MATERIAL FOR THIS EXERCISE:
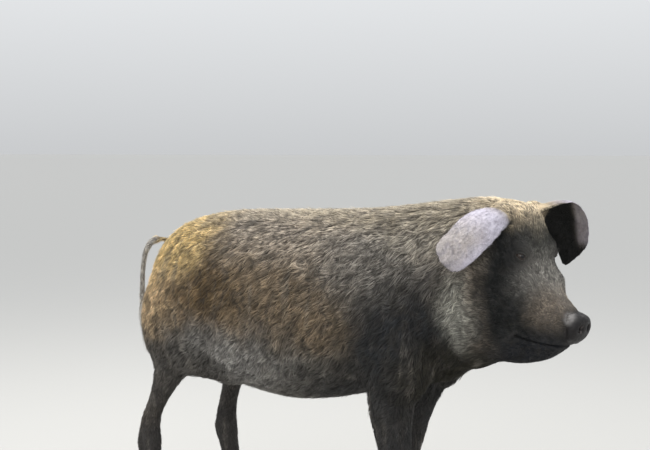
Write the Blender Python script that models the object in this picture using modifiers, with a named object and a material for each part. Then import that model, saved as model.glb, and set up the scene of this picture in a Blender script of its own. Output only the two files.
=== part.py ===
"""A full-grown pig of the curly-coated lard type, standing in mid-stride, at life size.

Metres, +Z up, +X the way the trunk points, +Y to the pig's left, the feet on Z = 0. The body is built
up as a sculptor would: sections lofted along the trunk, neck, head, legs and tail, with rounded masses
for the muscles, fused into one flesh and smoothed. Thin cuts then part the flesh into named pieces, and
the ears, eyes and claws are set against it. The solids reach out to the tips of the bristles.
"""

import math

import bmesh
import bpy
from mathutils import Matrix, Vector

# Driving dimensions
GAP = 0.0003  # between neighbouring solids
CUT = 0.0004  # thickness of the cuts that part the flesh
VOXEL = 0.005  # grain of the fused flesh
FLESH_TRIANGLES = 5000
SHIFT = Vector((-0.047, 0, 0))  # brings the middle of the whole body over the origin
TRACK = 0.118  # from the mid-plane to the middle of each foot
CORONET = 0.040  # height of the top of the claws above the floor
CLAW_LEAN = math.radians(14)  # the coronet is lower at the heel by this slope
POLL = Vector((0.526, -0.02, 0.872))  # top of the head, between the ears
HEAD_YAW = math.radians(-12)  # the head is turned to the pig's right
EYE_RADIUS = 0.0125
EYE_SUNK = 0.45  # how far the middle of an eyeball lies inside the head, as a share of its radius
CLAW_OFFSET = 0.018  # from the middle of a foot to the middle of each of its two claws
EAR_SIDES = 14
CLAW_SIDES = 12

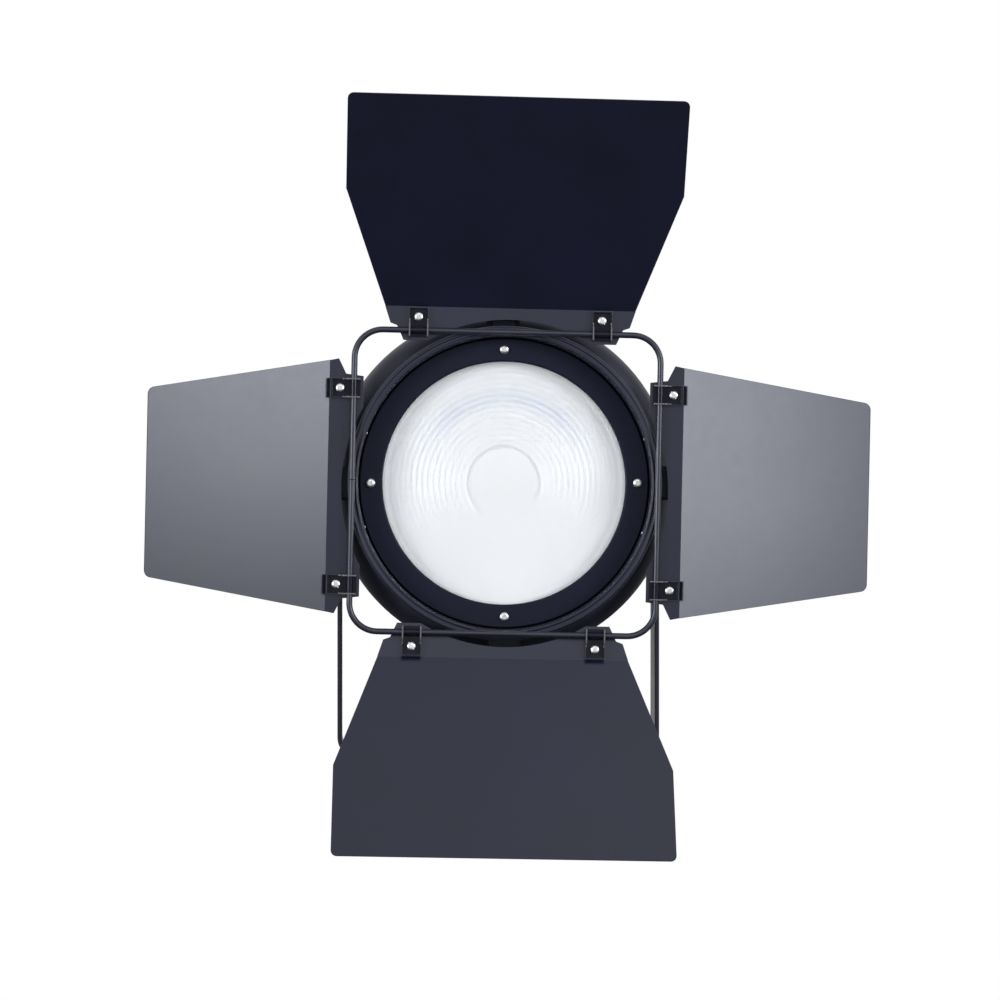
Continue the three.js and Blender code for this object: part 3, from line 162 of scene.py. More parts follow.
# Housing
BARREL_RADIUS = 126 * MM
BARREL_WALL = 3 * MM
FIN_TOP = 131 * MM
FIN_THICKNESS = 2.2 * MM
FIN_COUNT = 40
BARREL_Y = (-77.7 * MM, 119.7 * MM)
BARREL_SLOT_HALF = 52 * MM
BARREL_SLOT_TOP = -75 * MM
BARREL_VENT_X = (-27 * MM, -9 * MM, 9 * MM, 27 * MM)
BARREL_VENT_Y = (-40 * MM, 80 * MM)
BARREL_VENT_HALF = 4.5 * MM
FLAT_X = 125.6 * MM
FLAT_HALF = 33 * MM
BASE_Y = (-60 * MM, 110 * MM)
BASE_HALF = 60 * MM
BASE_BOTTOM = -165 * MM
BASE_WALL = 2.5 * MM
BASE_CORNER = 9 * MM
BASE_SCREW_Y = (-40 * MM, 25 * MM, 90 * MM)
BASE_SCREW_Z = -146 * MM
BASE_SCREW = (3 * MM, 1.4 * MM, 1.4 * MM, 2 * MM)
BASE_SCREW_RECESS = (0.7 * MM, 1.3 * MM)
DRIVE_Z = -84 * MM
BRACKET_HALF = 50 * MM
BRACKET_TOP = -70 * MM
BRACKET = 4 * MM
GUIDE_X = 40 * MM
GUIDE_RADIUS = 4 * MM
GUIDE_Y = (-58.4 * MM, 108.4 * MM)
FOCUS_RADIUS = 5 * MM
FOCUS_END = 160 * MM
VENT_Y = (-58 * MM, 98 * MM)
VENT_HALF = 50 * MM
VENT_TOP = 150 * MM
VENT_WALL = 2.5 * MM
VENT_CHAMFER = 9.5 * MM
VENT_ROUND = 3 * MM
VENT_INNER_ROUND = 2 * MM
VENT_SLOTS = 9
VENT_SLOT = 5 * MM
VENT_SLOT_HALF = 34 * MM
VENT_SLOT_ROUND = 2.4 * MM
CAST_EDGE = 0.6 * MM

# Front bezel
BEZEL_RADIUS = 143.5 * MM
BEZEL_BACK = -78 * MM
BEZEL_RIM = -92 * MM
BEZEL_WALL = 3 * MM
SHOULDER_Y = -113.7 * MM
SHOULDER_RADIUS = 129 * MM
COLLAR_RADIUS = 118.8 * MM
COLLAR_FRONT = -126.8 * MM
COLLAR_BACK = -120 * MM
COLLAR_WALL = 3.3 * MM
BOSS_HALF = 14 * MM
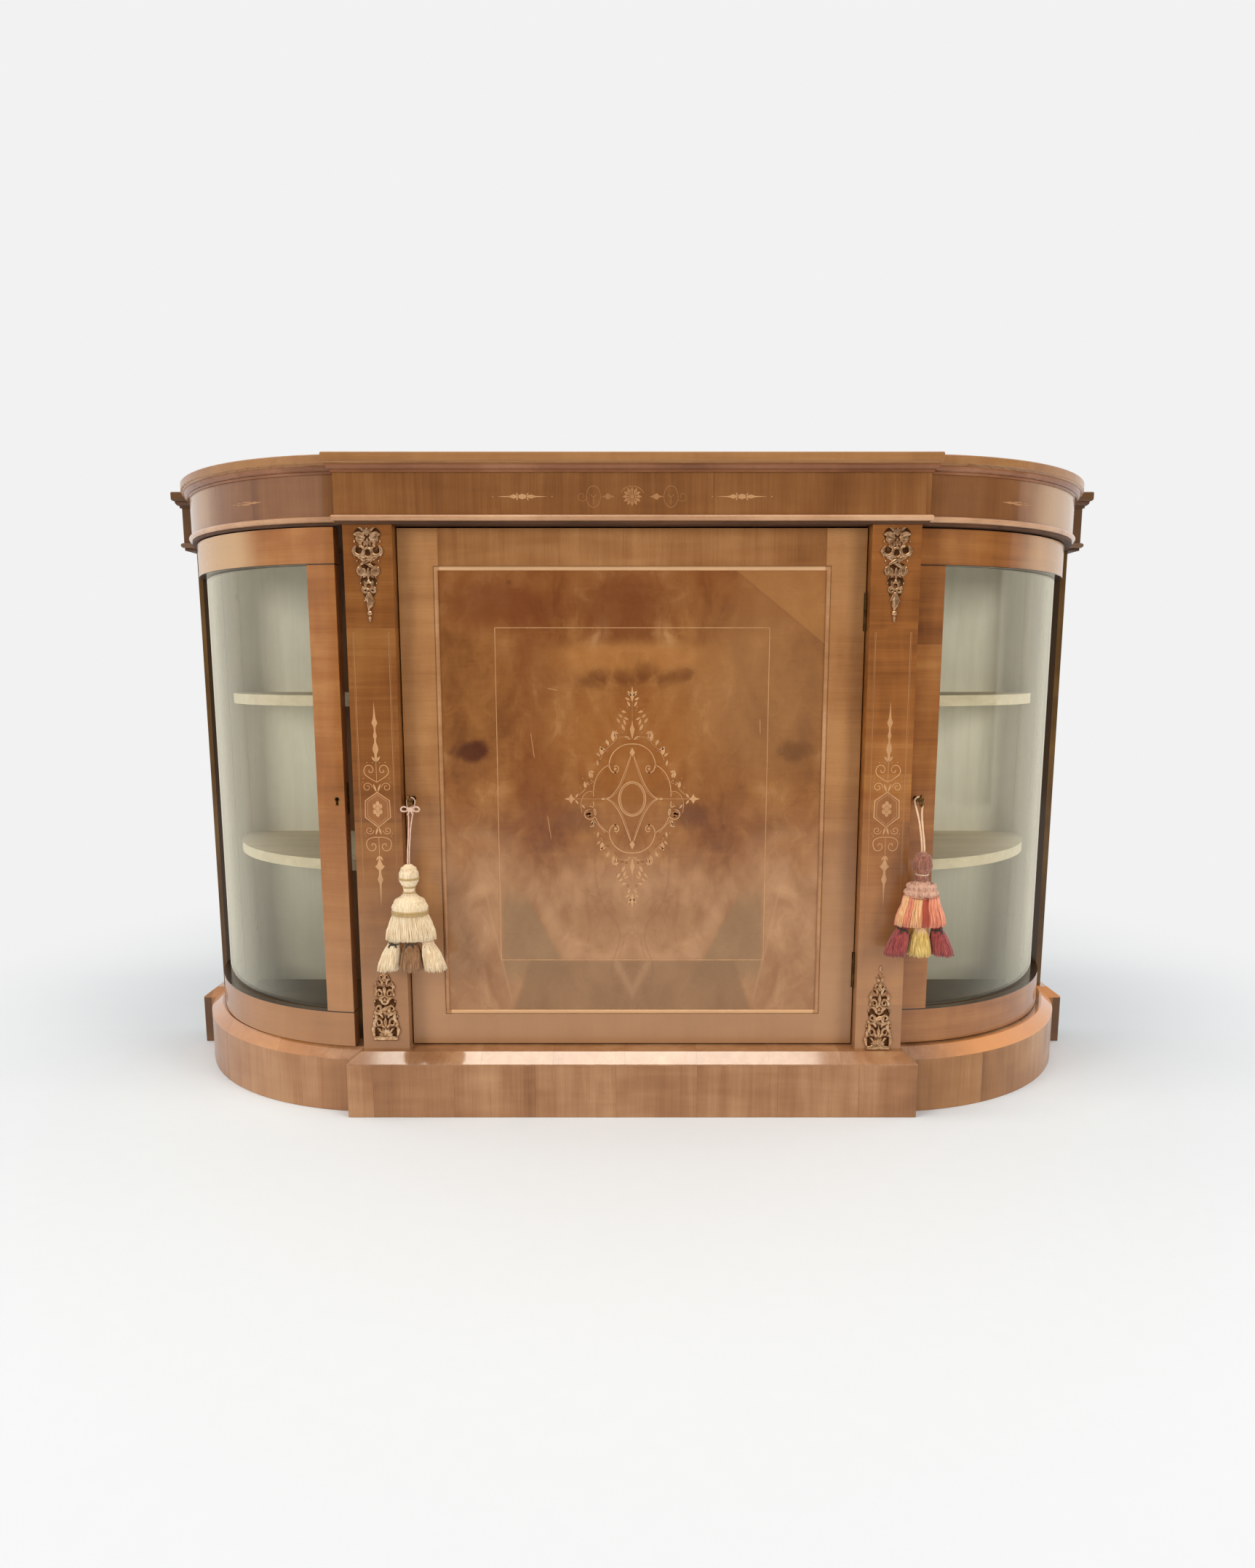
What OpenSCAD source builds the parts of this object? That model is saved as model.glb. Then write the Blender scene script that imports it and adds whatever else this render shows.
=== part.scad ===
// Breakfront credenza with two bow-glazed end cupboards. Millimetres, +Z up, front towards -Y.
// The origin is the middle of the case on the floor. Lengths named _y below are measured back
// from the plinth's front face, and in_frame() moves them into the part's own frame.

/* [Plan] */
// Radius of the faces of the curved doors, struck from the back plane
end_r = 387; // [375:1:400]
// Clear width between the two front pilasters
opening_w = 750; // [700:1:800]
// Width of a front pilaster
pilaster_w = 77; // [70:1:90]
// How far a curved end's centre lies inside the pilaster's outer side
tangent_in = 26; // [22:1:30]
// How far the pilasters stand in front of the door faces
case_break = 25; // [20:1:30]
// Depth of a rear corner post
post_d = 50; // [44:1:56]
// Width of a rear corner post
post_w = 61; // [56:1:66]
// How far a rear corner post stands out past the curved end
post_out = 18; // [14:1:22]

/* [Heights] */
// Height of the plinth's upright faces
plinth_face_h = 91; // [80:1:110]
// Thickness of the base board, whose splayed edge caps the plinth
base_t = 17; // [15:1:20]
// Height of the three doors
door_h = 852; // [800:1:900]
// Thickness of the board over the cupboards
top_board_t = 14; // [12:1:18]
// Height of the frieze
frieze_h = 63; // [55:1:75]
// Height of the moulding under the top
moulding_h = 11.5; // [11:0.5:14]
// Thickness of the top slab
slab_t = 16.5; // [14:0.5:20]

/* [Overhangs] */
// Plinth past the pilaster faces
plinth_front_over = 28; // [25:1:32]
// Plinth past the pilasters' outer sides
plinth_side_over = 23; // [20:1:26]
// Plinth past the curved door faces
plinth_end_over = 31; // [28:1:34]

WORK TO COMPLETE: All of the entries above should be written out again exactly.

SOLUTION TO THE EXERCISE:
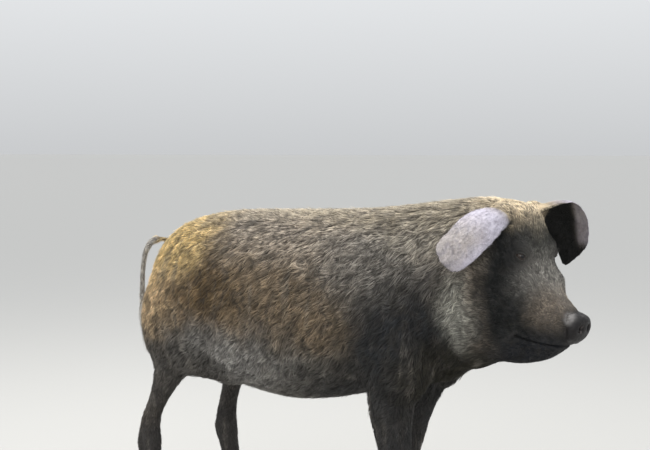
Write the Blender Python script that models the object in this picture using modifiers, with a named object and a material for each part. Then import that model, saved as model.glb, and set up the scene of this picture in a Blender script of its own. Output only the two files.
=== part.py ===
"""A full-grown pig of the curly-coated lard type, standing in mid-stride, at life size.

Metres, +Z up, +X the way the trunk points, +Y to the pig's left, the feet on Z = 0. The body is built
up as a sculptor would: sections lofted along the trunk, neck, head, legs and tail, with rounded masses
for the muscles, fused into one flesh and smoothed. Thin cuts then part the flesh into named pieces, and
the ears, eyes and claws are set against it. The solids reach out to the tips of the bristles.
"""

import math

import bmesh
import bpy
from mathutils import Matrix, Vector

# Driving dimensions
GAP = 0.0003  # between neighbouring solids
CUT = 0.0004  # thickness of the cuts that part the flesh
VOXEL = 0.005  # grain of the fused flesh
FLESH_TRIANGLES = 5000
SHIFT = Vector((-0.047, 0, 0))  # brings the middle of the whole body over the origin
TRACK = 0.118  # from the mid-plane to the middle of each foot
CORONET = 0.040  # height of the top of the claws above the floor
CLAW_LEAN = math.radians(14)  # the coronet is lower at the heel by this slope
POLL = Vector((0.526, -0.02, 0.872))  # top of the head, between the ears
HEAD_YAW = math.radians(-12)  # the head is turned to the pig's right
EYE_RADIUS = 0.0125
EYE_SUNK = 0.45  # how far the middle of an eyeball lies inside the head, as a share of its radius
CLAW_OFFSET = 0.018  # from the middle of a foot to the middle of each of its two claws
EAR_SIDES = 14
CLAW_SIDES = 12

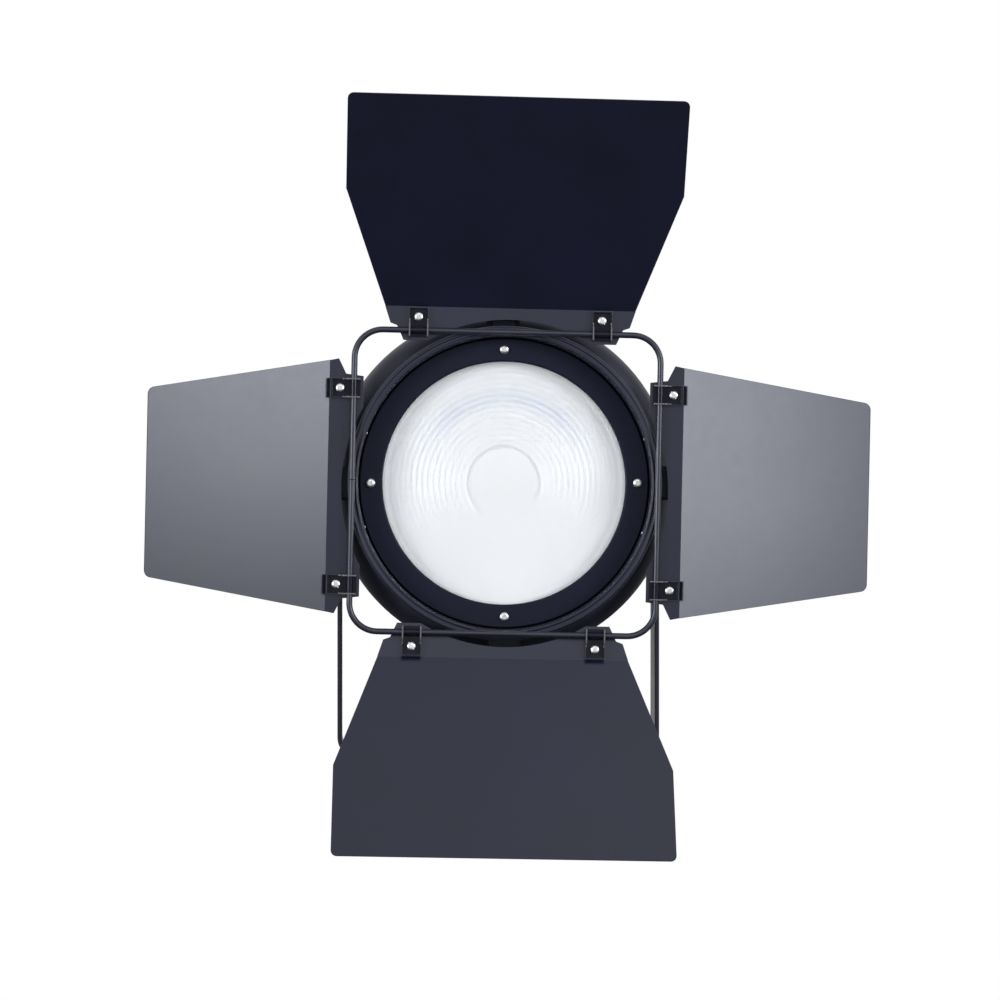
Continue the three.js and Blender code for this object: part 3, from line 162 of scene.py. More parts follow.
# Housing
BARREL_RADIUS = 126 * MM
BARREL_WALL = 3 * MM
FIN_TOP = 131 * MM
FIN_THICKNESS = 2.2 * MM
FIN_COUNT = 40
BARREL_Y = (-77.7 * MM, 119.7 * MM)
BARREL_SLOT_HALF = 52 * MM
BARREL_SLOT_TOP = -75 * MM
BARREL_VENT_X = (-27 * MM, -9 * MM, 9 * MM, 27 * MM)
BARREL_VENT_Y = (-40 * MM, 80 * MM)
BARREL_VENT_HALF = 4.5 * MM
FLAT_X = 125.6 * MM
FLAT_HALF = 33 * MM
BASE_Y = (-60 * MM, 110 * MM)
BASE_HALF = 60 * MM
BASE_BOTTOM = -165 * MM
BASE_WALL = 2.5 * MM
BASE_CORNER = 9 * MM
BASE_SCREW_Y = (-40 * MM, 25 * MM, 90 * MM)
BASE_SCREW_Z = -146 * MM
BASE_SCREW = (3 * MM, 1.4 * MM, 1.4 * MM, 2 * MM)
BASE_SCREW_RECESS = (0.7 * MM, 1.3 * MM)
DRIVE_Z = -84 * MM
BRACKET_HALF = 50 * MM
BRACKET_TOP = -70 * MM
BRACKET = 4 * MM
GUIDE_X = 40 * MM
GUIDE_RADIUS = 4 * MM
GUIDE_Y = (-58.4 * MM, 108.4 * MM)
FOCUS_RADIUS = 5 * MM
FOCUS_END = 160 * MM
VENT_Y = (-58 * MM, 98 * MM)
VENT_HALF = 50 * MM
VENT_TOP = 150 * MM
VENT_WALL = 2.5 * MM
VENT_CHAMFER = 9.5 * MM
VENT_ROUND = 3 * MM
VENT_INNER_ROUND = 2 * MM
VENT_SLOTS = 9
VENT_SLOT = 5 * MM
VENT_SLOT_HALF = 34 * MM
VENT_SLOT_ROUND = 2.4 * MM
CAST_EDGE = 0.6 * MM

# Front bezel
BEZEL_RADIUS = 143.5 * MM
BEZEL_BACK = -78 * MM
BEZEL_RIM = -92 * MM
BEZEL_WALL = 3 * MM
SHOULDER_Y = -113.7 * MM
SHOULDER_RADIUS = 129 * MM
COLLAR_RADIUS = 118.8 * MM
COLLAR_FRONT = -126.8 * MM
COLLAR_BACK = -120 * MM
COLLAR_WALL = 3.3 * MM
BOSS_HALF = 14 * MM
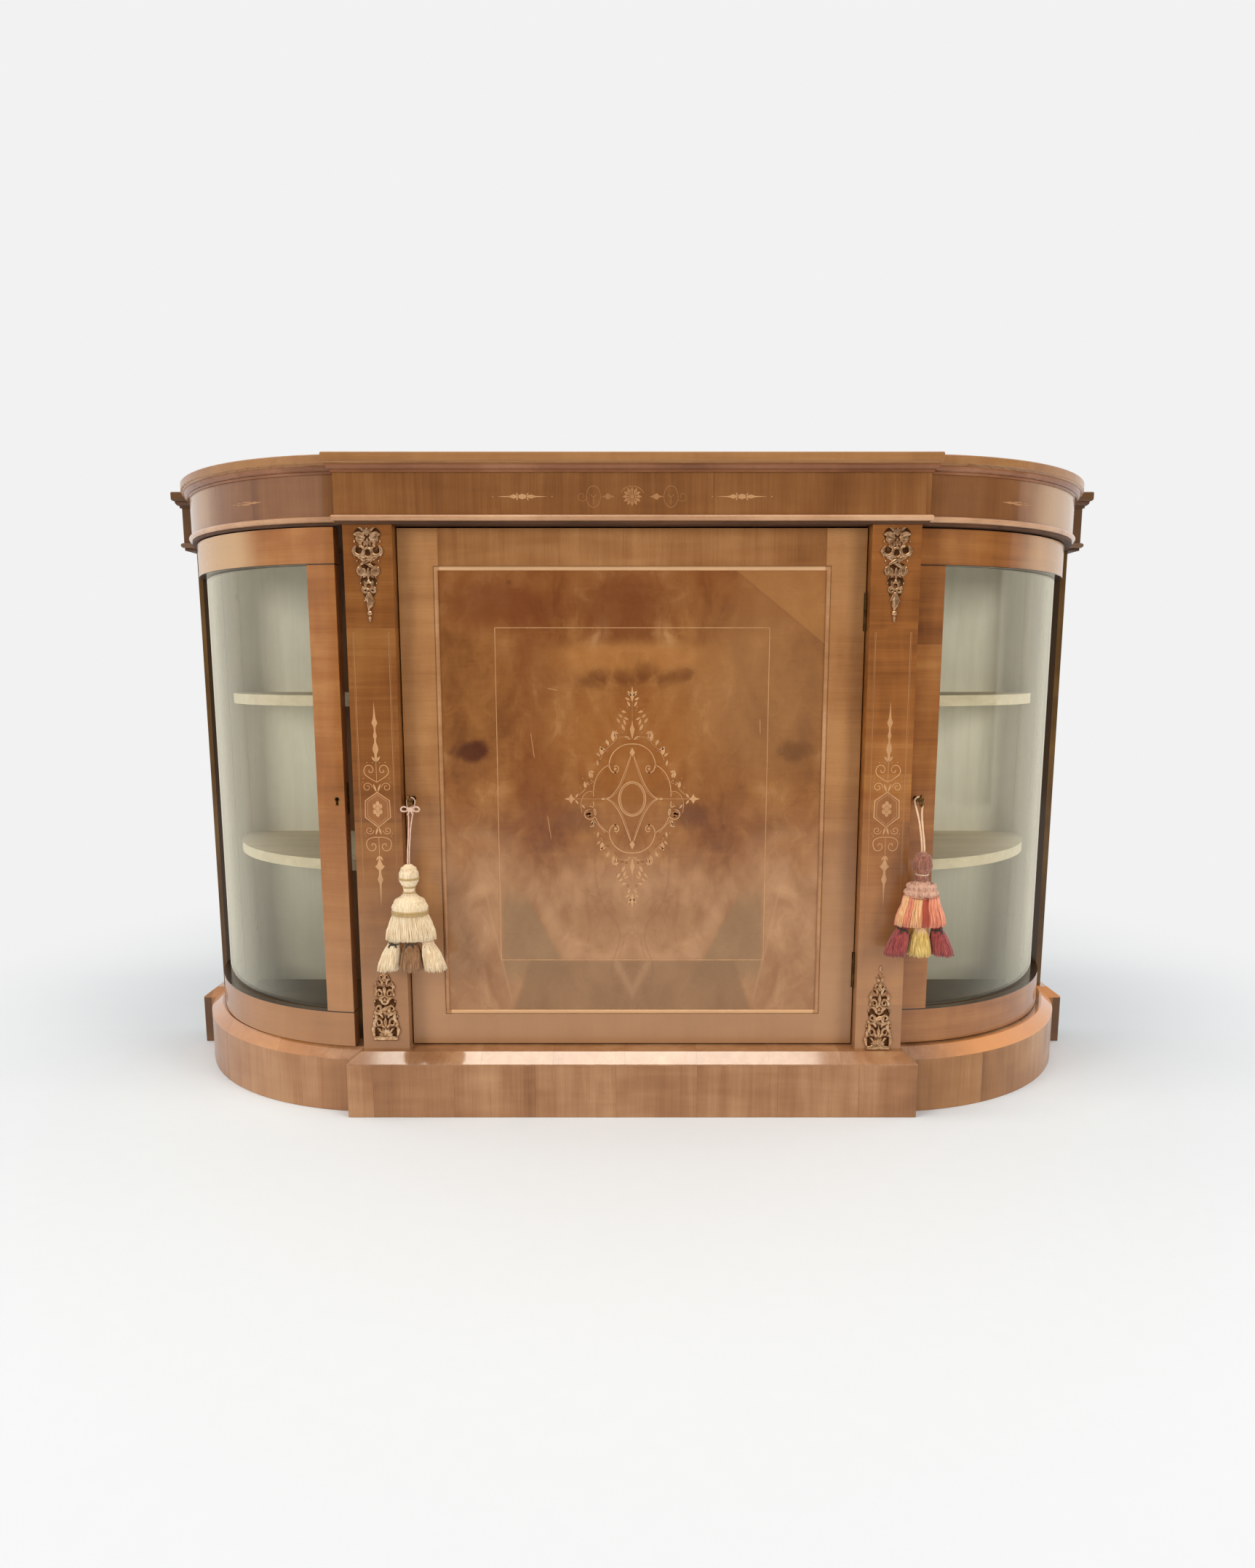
What OpenSCAD source builds the parts of this object? That model is saved as model.glb. Then write the Blender scene script that imports it and adds whatever else this render shows.
=== part.scad ===
// Breakfront credenza with two bow-glazed end cupboards. Millimetres, +Z up, front towards -Y.
// The origin is the middle of the case on the floor. Lengths named _y below are measured back
// from the plinth's front face, and in_frame() moves them into the part's own frame.

/* [Plan] */
// Radius of the faces of the curved doors, struck from the back plane
end_r = 387; // [375:1:400]
// Clear width between the two front pilasters
opening_w = 750; // [700:1:800]
// Width of a front pilaster
pilaster_w = 77; // [70:1:90]
// How far a curved end's centre lies inside the pilaster's outer side
tangent_in = 26; // [22:1:30]
// How far the pilasters stand in front of the door faces
case_break = 25; // [20:1:30]
// Depth of a rear corner post
post_d = 50; // [44:1:56]
// Width of a rear corner post
post_w = 61; // [56:1:66]
// How far a rear corner post stands out past the curved end
post_out = 18; // [14:1:22]

/* [Heights] */
// Height of the plinth's upright faces
plinth_face_h = 91; // [80:1:110]
// Thickness of the base board, whose splayed edge caps the plinth
base_t = 17; // [15:1:20]
// Height of the three doors
door_h = 852; // [800:1:900]
// Thickness of the board over the cupboards
top_board_t = 14; // [12:1:18]
// Height of the frieze
frieze_h = 63; // [55:1:75]
// Height of the moulding under the top
moulding_h = 11.5; // [11:0.5:14]
// Thickness of the top slab
slab_t = 16.5; // [14:0.5:20]

/* [Overhangs] */
// Plinth past the pilaster faces
plinth_front_over = 28; // [25:1:32]
// Plinth past the pilasters' outer sides
plinth_side_over = 23; // [20:1:26]
// Plinth past the curved door faces
plinth_end_over = 31; // [28:1:34]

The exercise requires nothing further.